The Purim story in the book of Esther presents the third encounter with Amalek. (Haman is called the Agagite, the descendant of the Amalekite king Agag who appears in the book of Samuel.) The sages in that same Midrash about the three children, tell us of Haman’s consultation with his advisors, “the wisemen of the nations.” He tells them that in the past, God was a mighty power, but look what has recently befallen Israel. Their God has grown old and he allowed the Babylonians to overtake them and destroy His house, the Temple in Jerusalem. Certainly, we can defeat the Jews now that their God is on Social Security. The third verse is a response to this challenge. The prophet quotes the Almighty as saying, “When you grow old, I will still be the same. When your hair turns gray, I will still carry you, I made you, I will bear you, I will carry you, and I will rescue you.” Even at our weakest point, even whenperhaps we do not seem to be following the commandments and showing our loyalty to God, God remains the same, powerful, faithful, compassionate, and we may depend on His loving response in times of trouble.
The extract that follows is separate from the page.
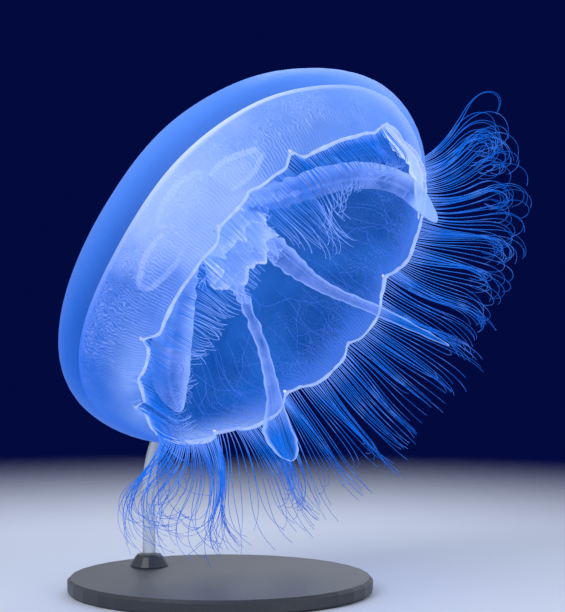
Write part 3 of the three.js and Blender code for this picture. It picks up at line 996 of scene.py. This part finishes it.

Thus all three of these verses, recited at the end of each service remind us of our very unique ties to God and the various ways our ancestors have interfaced with Him to deal with adversity. Our path through history has not always been easy and yet, in spite of all that the Jewish people have faced in the past, we continue to put our trust in God, to find strength even in times of trouble, even when our enemies seem to be plotting our downfall, even when God seems distant, old, hidden away. As we reaffirm at the Passover seder, V’hi sheamdah lavoteinu v’lanu, God’s covenant with us has stood by our ancestors and us and given us the strength to go on and to meet life’s challenges and to ultimately prevail.